Web3'ün gerçekten işlevsel olması için üç ana özelliği elde etmesi gerekir:
Ademimerkeziyetçilik,
Ölçeklenebilirlik
Güvenlik
Metaverse dünyasına merhaba Facebook’un Ekim 2021'de Meta olarak adını değiştirmesinden buyana sık sık duyduğumuz Metaverse de neler olacak?

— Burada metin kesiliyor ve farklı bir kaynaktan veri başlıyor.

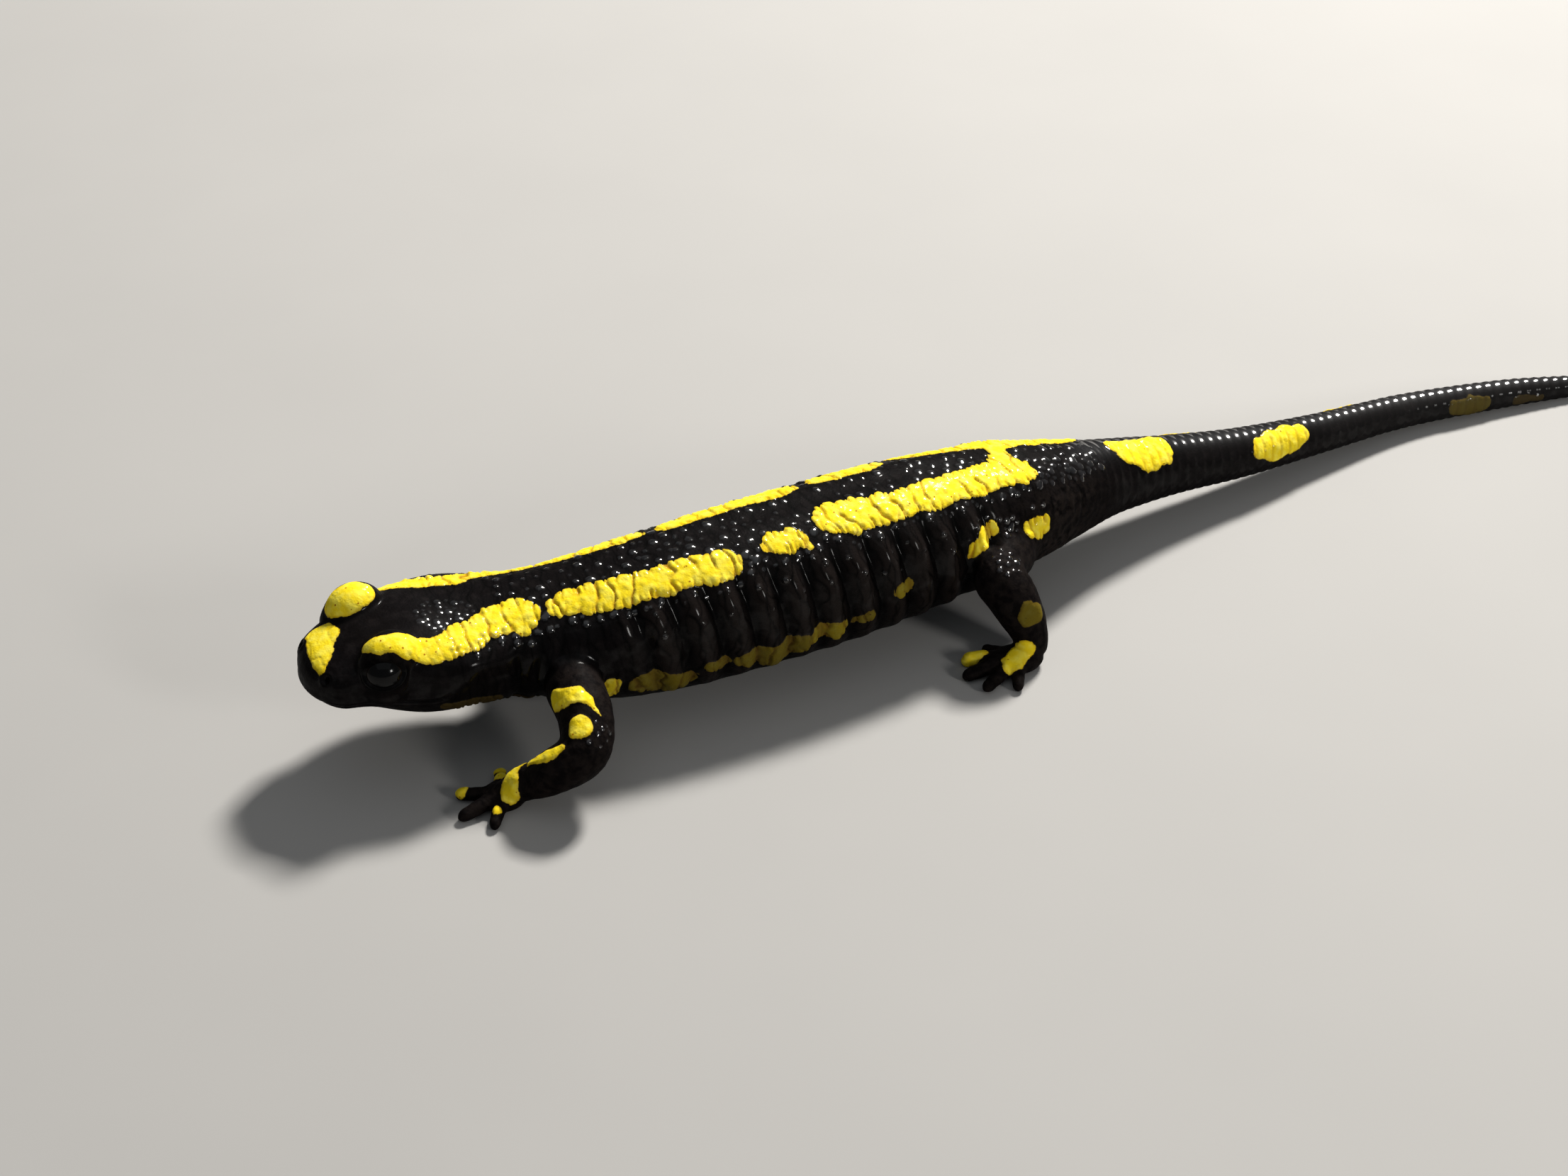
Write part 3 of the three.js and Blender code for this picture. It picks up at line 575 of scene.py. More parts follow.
class Surface:
    """A closed mesh of four-sided faces."""

    def __init__(self, points, quads):
        self.points = points
        self.quads = quads
        pairs = np.concatenate([quads[:, [i, (i + 1) % 4]] for i in range(4)])
        order = np.argsort(pairs[:, 0], kind="stable")
        self.neighbours = pairs[order, 1]
        self.valence = np.bincount(pairs[:, 0], minlength=len(points))
        self.first = np.concatenate([[0], np.cumsum(self.valence)[:-1]])

    def smooth(self, rounds, weight=1.0, share=0.5):
        """Moves each vertex a share of the way to its neighbours' mean, over and over."""
        w = np.broadcast_to(weight, len(self.points))[:, None]
        for _ in range(rounds):
            total = np.add.reduceat(self.points[self.neighbours], self.first, axis=0)
            self.points = self.points + share * w * (total / self.valence[:, None] - self.points)

    def normals(self):
        a, b, c, d = (self.points[self.quads[:, i]] for i in range(4))
        face = np.cross(c - a, d - b)
        total = np.zeros_like(self.points)
        for axis in range(3):
            for i in range(4):
                total[:, axis] += np.bincount(self.quads[:, i], face[:, axis], len(total))
        return unit(total)

    def push(self, height):
        self.points = self.points + height[:, None] * self.normals()


# ---- places on the skin


def nearest(points, samples):
    """For each point, the nearest sample's index and distance."""
    index = np.empty(len(points), int)
    distance = np.empty(len(points))
    size = (samples**2).sum(1)
    block = 20000
    for start in range(0, len(points), block):
        p = points[start : start + block]
        squares = size - 2 * p @ samples.T
        i = squares.argmin(1)
        index[start : start + block] = i
        distance[start : start + block] = np.linalg.norm(p - samples[i], axis=1)
    return index, distance


def body_places(points):
    """Each point's station, angle, angle on either side, height over the spine and distance outside."""
    stations = np.linspace(0, LENGTH, SPINE_SAMPLES)
    f = spine_frame(stations)
    index, _ = nearest(points, f.origin)
    station = np.clip(stations[index] + dot(points - f.origin[index], f.tailward[index]), 0, LENGTH)
    f = spine_frame(station)
    offset = points - f.origin
    left, up = -dot(offset, f.right), dot(offset, f.up)
    width, top, bottom, square = section(station)
    high = np.where(up > 0, top, bottom)
    power = 1 / square
    sine, cosine = (np.abs(left) / width) ** power, (np.abs(up) / high) ** power
    angle = np.degrees(np.arctan2(np.sign(left) * sine, np.sign(up) * cosine))
    share = np.hypot(sine, cosine) ** square
    outside = (share - 1) * np.minimum(width, high)
    return Table(station=station, angle=angle, around=np.abs(angle), up=up, outside=outside)


def leg_places(points):
    """Each point's place along the nearest leg, and its distance outside it."""
    place, best = np.zeros(len(points)), np.full(len(points), FAR)
    for leg, rows in LEGS.items():
        places = np.linspace(0, len(rows) - 1, LEG_SAMPLES)
        f = leg_frame(leg, places)
        index, distance = nearest(points, f.origin)
        outside = distance - f.radius[index]
        closer = outside < best
        place[closer], best[closer] = places[index][closer], outside[closer]
    return Table(place=place, outside=best)


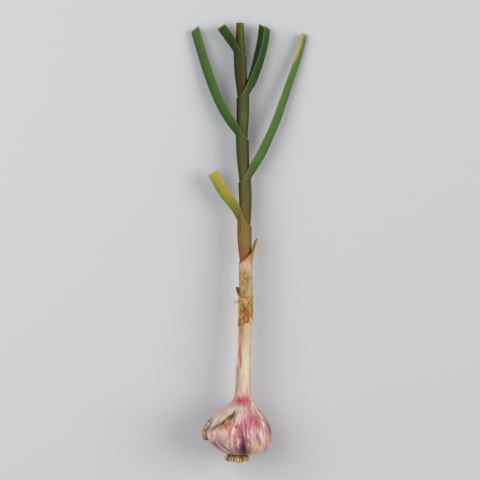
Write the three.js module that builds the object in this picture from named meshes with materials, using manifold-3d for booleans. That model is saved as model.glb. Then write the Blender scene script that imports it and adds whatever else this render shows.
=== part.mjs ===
// A garlic plant as pulled: a bulb with its trimmed roots, a false stem of nested leaf sheaths and
// leaf blades cut short. It lies on a table, carried by the bulb's belly and the tips of two blades.
//
// Millimetres. +Z is up from the table, +Y runs along the stem towards the cut top and +X is to the
// right. The origin is on the table, in the middle of the small flat on which the bulb rests.

import * as THREE from "three";
import { mergeVertices } from "three/addons/utils/BufferGeometryUtils.js";
import Module from "manifold-3d";

const { clamp, degToRad, euclideanModulo, lerp, radToDeg, smoothstep } = THREE.MathUtils;
const wasm = await Module();
wasm.setup();

// Driving dimensions
const BULB_HEIGHT = 28.5; // height of the stem's axis above the table at the bulb
const BULB_DEPTH_SHARE = 0.95; // the bulb's front-to-back radius over its side-to-side radius
const TOP_HEIGHT = 8.8; // height of the stem's axis above the table at the cut top
const TOP_Y = 371.5; // where the innermost shoot is cut off
const SHEATH_WALL = 0.7;
const BLADE_THICKNESS = 0.9;
const SKIN_CLEARANCE = 0.5; // between the bulb and the torn skin over it
const SKIN_THICKNESS = 0.55;
const COLLAR_CLEARANCE = 0.4; // between the neck and the withered collar round it
const COLLAR_THICKNESS = 0.4;

// Sections of a leaf: spaced up its foot, at shares of the way up its mouth, and at distances past
// its mouth, over which the round sheath flattens into the folded blade.
const FOOT_STEP = 8;
const MOUTH_SHARES = [0.05, 0.2, 0.42, 0.7, 1];
const COLLAR_STEPS = [1.5, 3.5, 6, 9, 13];
const COLLAR_FLARE = 0.3; // how much the sheath widens up its mouth

const RIGHT = 1;
const LEFT = -1;

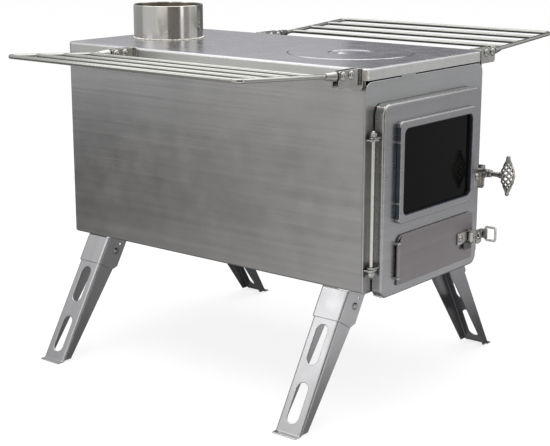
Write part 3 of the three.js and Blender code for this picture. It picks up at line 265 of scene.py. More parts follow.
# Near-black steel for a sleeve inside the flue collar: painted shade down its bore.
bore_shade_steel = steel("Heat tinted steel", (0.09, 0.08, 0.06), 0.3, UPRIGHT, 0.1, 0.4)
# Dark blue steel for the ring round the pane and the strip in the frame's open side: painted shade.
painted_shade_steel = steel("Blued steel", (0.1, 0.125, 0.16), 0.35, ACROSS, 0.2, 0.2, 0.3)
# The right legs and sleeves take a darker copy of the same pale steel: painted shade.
leg_steels = {
    "left": steel("Leg steel, left", (0.47, 0.47, 0.48), 0.3, LEG, 0.14, 0.08, 1.0, (0, -SPLAY, 0)),
    "right": steel("Leg steel, right", (0.29, 0.29, 0.3), 0.3, LEG, 0.14, 0.08, 1.0, (0, SPLAY, 0)),
}
print("steels made:", len(bpy.data.materials))

# %% [markdown]
# ## The glass
#
# The pane is dark ceramic glass, almost black, with a faint warm bloom that the fire has left on it. A black
# glossy surface with a slow change of tone is enough: nothing is seen through it.

# %% Stove glass
glass, tree = new_material("Stove glass")
pane_shader = tree.nodes["Principled BSDF"]
place = add(tree, "ShaderNodeTexCoord").outputs["Object"]
marks = group(tree, marks_tree, Vector=place, Size=0.06)
bloom = colour_mix(tree, marks["Cloud"], (0.001, 0.001, 0.001), (0.006, 0.005, 0.004))
tree.links.new(bloom, pane_shader.inputs["Base Color"])
pane_gloss = maths(tree, "MULTIPLY_ADD", marks["Smear"], 0.08, 0.05)
tree.links.new(pane_gloss, pane_shader.inputs["Roughness"])
pane_shader.inputs["Specular IOR Level"].default_value = 0.06

# %% [markdown]
# ## Meshes from outlines
#
# Sheet metal is cut to an outline and then folded or pressed, so most pieces start as an outline with rounded
# corners. A slab is that outline with a thickness, a turned piece is a profile spun about an axis, and a tray
# is a pressed sheet whose edge rolls over into a skirt. Each helper gives back a plain mesh in place.


# %% Helper: outlines
def outline(x0, x1, y0, y1, radius, steps=8):
    """Points round a rectangle with rounded corners: one radius, or four from the lower left."""
    a, b, c, d = radius if isinstance(radius, tuple) else (radius,) * 4
    corners = (
        (x0 + a, y0 + a, a, pi),
        (x1 - b, y0 + b, b, 1.5 * pi),
        (x1 - c, y1 - c, c, 0.0),
        (x0 + d, y1 - d, d, 0.5 * pi),
    )
    points = []
    for x, y, r, start in corners:
        count = steps if r else 0
        for k in range(count + 1):
            angle = start + 0.5 * pi * k / max(count, 1)
            points.append((x + r * cos(angle), y + r * sin(angle)))
    return points


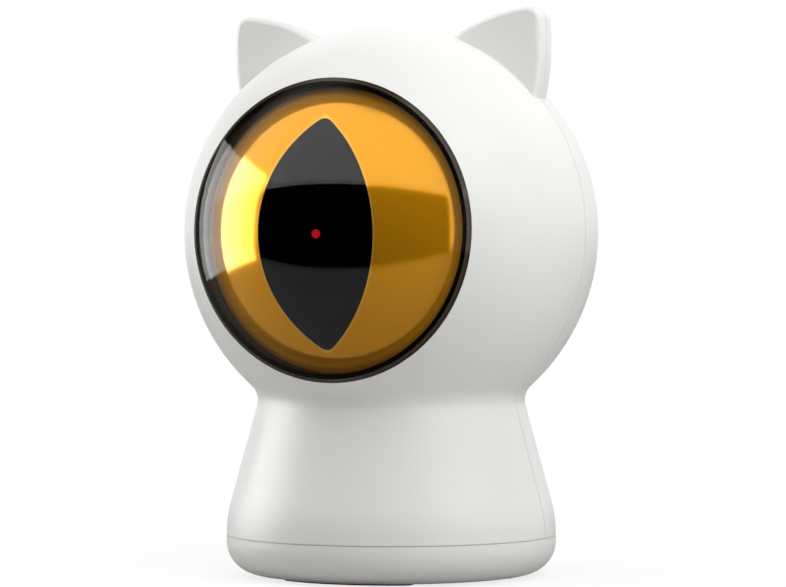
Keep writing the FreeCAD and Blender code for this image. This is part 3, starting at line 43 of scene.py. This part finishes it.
# ------------------------------------------------------------------ node helpers
class Tree:
    """Small builder for the nodes of one material or world."""

    def __init__(self, owner, output):
        owner.use_nodes = True
        self.owner = owner
        self.nt = owner.node_tree
        self.nt.nodes.clear()
        self.out = self.node(output)
        self.coord = None

    def node(self, kind, **values):
        n = self.nt.nodes.new(kind)
        for key, value in values.items():
            setattr(n, key, value)
        return n

    def link(self, a, b):
        self.nt.links.new(a, b)

    def fill(self, sockets, values):
        """Set each socket to its number, or link it to its source. None leaves it alone."""
        for socket, value in zip(sockets, values):
            if isinstance(value, (int, float)):
                socket.default_value = value
            elif value is not None:
                self.link(value, socket)

    def finish(self, shader):
        self.link(shader, self.out.inputs["Surface"])
        return self.owner

    # ---- places
    def position(self):
        """The piece's own coordinates, which are the object's frame in metres."""
        if self.coord is None:
            self.coord = self.node("ShaderNodeTexCoord").outputs["Object"]
        return self.coord

    def split(self, source):
        parts = self.node("ShaderNodeSeparateXYZ")
        self.link(source, parts.inputs[0])
        return parts.outputs

    def eye_radius(self, x, z):
        return self.length(x, self.math("SUBTRACT", z, HEAD_Z))

    # ---- numbers
    def math(self, operation, *values):
        m = self.node("ShaderNodeMath", operation=operation)
        self.fill(m.inputs, values)
        return m.outputs[0]

    def length(self, a, b):
        squares = self.math("ADD", self.math("MULTIPLY", a, a), self.math("MULTIPLY", b, b))
        return self.math("SQRT", squares)

    def span(self, fac, low, high, to_low=0.0, to_high=1.0):
        """Straight ramp from to_low at low to to_high at high, level beyond both."""
        m = self.node("ShaderNodeMapRange")
        self.fill(m.inputs, (fac, low, high, to_low, to_high))
        return m.outputs[0]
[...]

Gerçekliğe yakın sanal evrende kullanıcılar gerçekçi avatarlarını özelleştirip diğer kullanıcılar ile tanışabilir, sanal öğeler oluşturabilir, sanal mülk sahibi olabilir, mal ve hizmet alışverişi yapabilir, çok sevdiği bir rock yıldızının konserine katılabilir… Yani insanlar sanal evrende geniş çaplı ve sınırsız sosyalleşmeye devam ediyor olacak. Metaverse gerçekleşirse Maslow’un piramitine dahi girebilir. Zuckerberg: “Masaüstünden web'e ve mobil ortama geçtik; metinden fotoğrafa ve videoya. Ancak bu, yolun sonu değil. Bir sonraki platform daha da sürükleyici olacak, sadece ona bakmakla kalmayıp deneyimin içinde olduğunuz, bedenlenmiş bir internet. Buna meta veri deposu diyoruz ve ürettiğimiz her ürüne dokunacak.” diye yazıyor çalışanlarına yakın zamanda yazdığı bir mektupta. Uygulamada, bir kullanıcı sanal alanın sığabileceği kadar çok kişinin deneyimleyebileceği devasa bir sanal alışveriş merkezine girebildiği, benzersiz bir dijital öğe satın aldığı ve ardından aynı dijital ürünü birkaç hafta sonra içeride satabildiği zaman metaverse var olacaktır. Tamamen farklı bir sanal dünya ya da belki Twitter, eBay veya OpenSea'de. O halde soru şu ki, çeşitli protometaverse'lerden büyük metaverse'e geçmemiz ne kadar sürer? Mark Zuckerberg, on yılın sonunda olacağına inanıyor. Web3 ve Metaverse Birlikte Nasıl Çalışır? Web3 ve Metaverse'in birlikte çalışabilirliği, kullanıcıların sanal gerçeklik teknolojisi aracılığıyla birbirleriyle etkileşime girdiği NFT'lerin tanıtılmasıyla görülebilir; Web3 ise ticaret ve iletişimi kolaylaştırmaya yardımcı olur. Web3, merkezi olmayan bir platformdaki bir uygulamalar topluluğu olduğundan, uygulamaların meta veri deposu kavramıyla birbirine bağlanması yoluyla birlikte çalışabilirlik sağlanabilir. Kendi sanal ortamı olan Decentraland gibi projeler, ekonomisi Ethereum‘un blok zincirinde çalıştığından bu prensip üzerinde çalışıyor. The New York Times 2021 yılında, Decentraland pazarı, şimdiden gerçek dünya komisyoncularının sanal gayrimenkul paketleri satın aldığını duyurduğunu yazmıştı. Gelecekte bu evrende yerini ayırtmak isteyenler Meta coinlere ve Web3 coinlere oldukça ilgi duyuyor. Peki siz geleceğin neresindesiniz?